I hope that noble Lords will agree that these changes are sensible. If the House approves them today, we shall publish an updated version of the codes and guide shortly. I beg to move.
My Lords, I strongly support the vast majority of the measures proposed in the report from the Conduct Committee. It is long overdue for us to tighten up the rules in a number of these areas, and I hope that, if certain Members of your Lordships’ House do not co-operate with these changes, some examples will be made of them in the coming months in order to improve the reputation of this House.
However, I have a concern that the recommendation in paragraph 5 is moving in the opposite direction. By tightening the rules, the report moves in exactly the right direction in every other respect, but I am concerned about the justification in paragraph 4 for the amendment proposed in paragraph 5. Anything that allowed Members of your Lordships’ House, by not taking the oath and not signing the declaration, to avoid the declarations required in the register of interests would be unfortunate. If the code is the way in which we enforce that register of interests, adapting the rules so that the code no longer applies to those Members who have not signed the undertaking would be too loose.

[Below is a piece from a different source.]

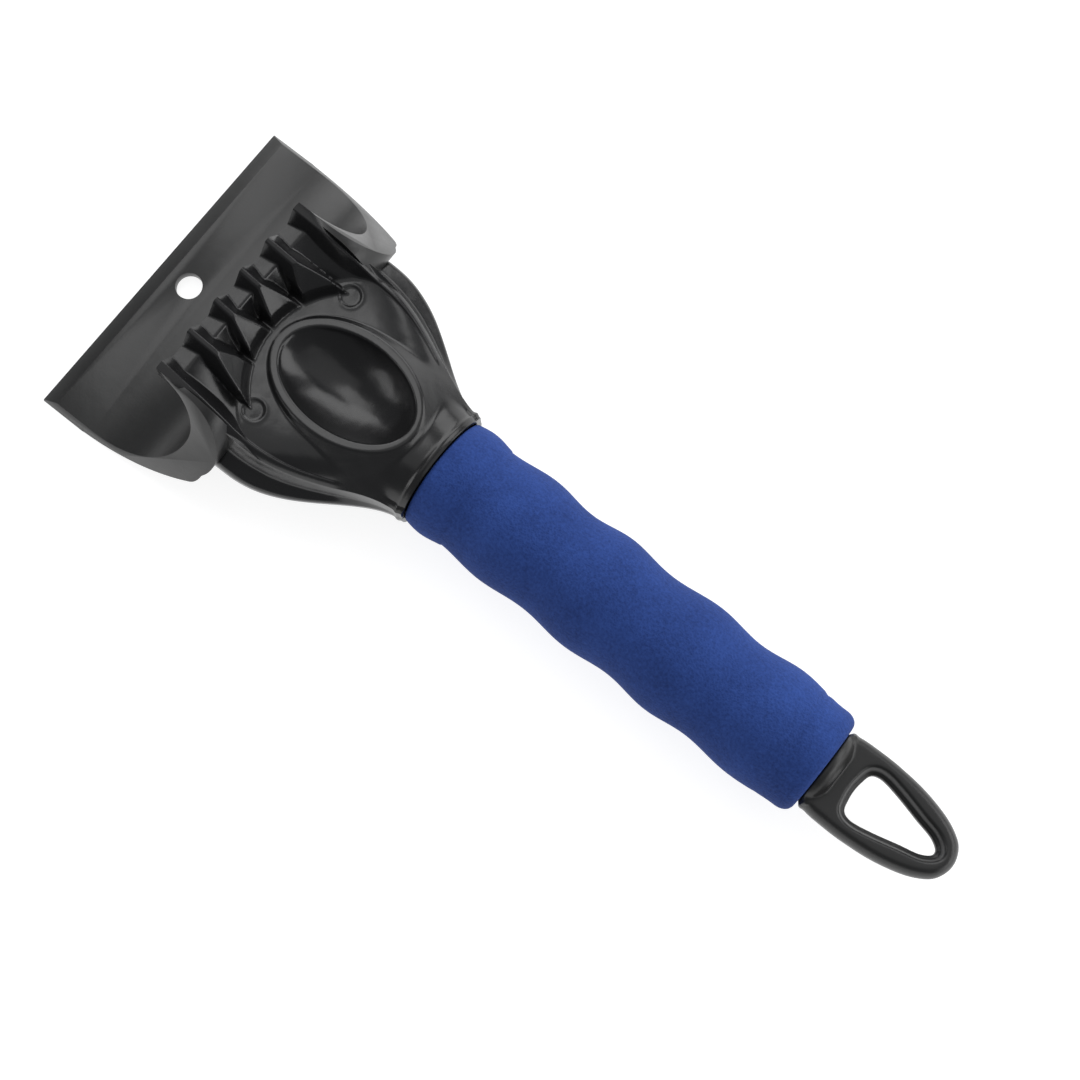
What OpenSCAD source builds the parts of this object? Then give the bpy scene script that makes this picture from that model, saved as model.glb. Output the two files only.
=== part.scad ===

I understand that there may be Members who are in a physical state or perhaps have another condition which means that they might have a problem, for example, updating their entry in the register of interests. That is the example given in paragraph 4. They could therefore be in breach of the code through no fault of their own. But surely that exception could be allowed for in any investigation or any action taken by the administration, rather than made the norm by applying this new change. So I would be very grateful if the noble and learned Lord, Lord Mance, would explain a little bit more about the thinking behind paragraphs 4 and 5. I am not opposed to this report at all, but I do think that this paragraph moves in the opposite direction to all of the other recommendations.
I am much obliged to the noble Lord for his comments. In addition to the example given in the report, of the Member who was too ill to update their entry, the basic philosophy of the code at present is that it applies to Members in the course of the performance of their parliamentary duties and—we added, not so long ago—activities. A Member who has not sworn the oath does not take part in either respect, and so the underlying rationale is that their involvement with Parliament—which can continue physically in the sense that they can make ancillary, or minor, use of facilities and be present here—is what needs to be regulated. We have regulated this, and it will continue to be regulated, because under paragraph 17 of the code they are required to treat those with whom they come into contact in the course of their parliamentary duties and activities with “respect and courtesy”. That includes avoiding bullying, harassment and sexual misconduct.
Just as importantly, on a practical level, they cannot abuse the facilities of the House. They must use them in accordance with the rules agreed by the House in respect of financial support for Members; that is provided for in paragraph 104 of the guide. It would be a disciplinary offence if either of those provisions were infringed. The thinking is that, since those Members will, in that respect, be subject to the code, it is unnecessary to require them to go the lengths of registering information about their outside involvements if they are not actually undertaking any parliamentary duties or activities.
One matter on our agenda in the longer term is to consider whether the ambit of the code should apply more widely. One problem with this is that one could potentially end up looking into behaviour which has nothing to do with Parliament and could take place anywhere in the world. I think that noble Lords might hesitate before taking that step, but it is certainly one which our mandate requires us to consider in due course. We have had quite a lot on our desk up until now, and we have not taken a view on that.
At the moment, we are concerned to get the code and the guide in order, in a logical way within the present scope of its application to the performance of parliamentary duties and activities. I hope that the noble Lord will be satisfied by that explanation and with the assurance that, in the longer term, we will consider the matter more generally and be prepared to consider any particular points which he draws to our attention.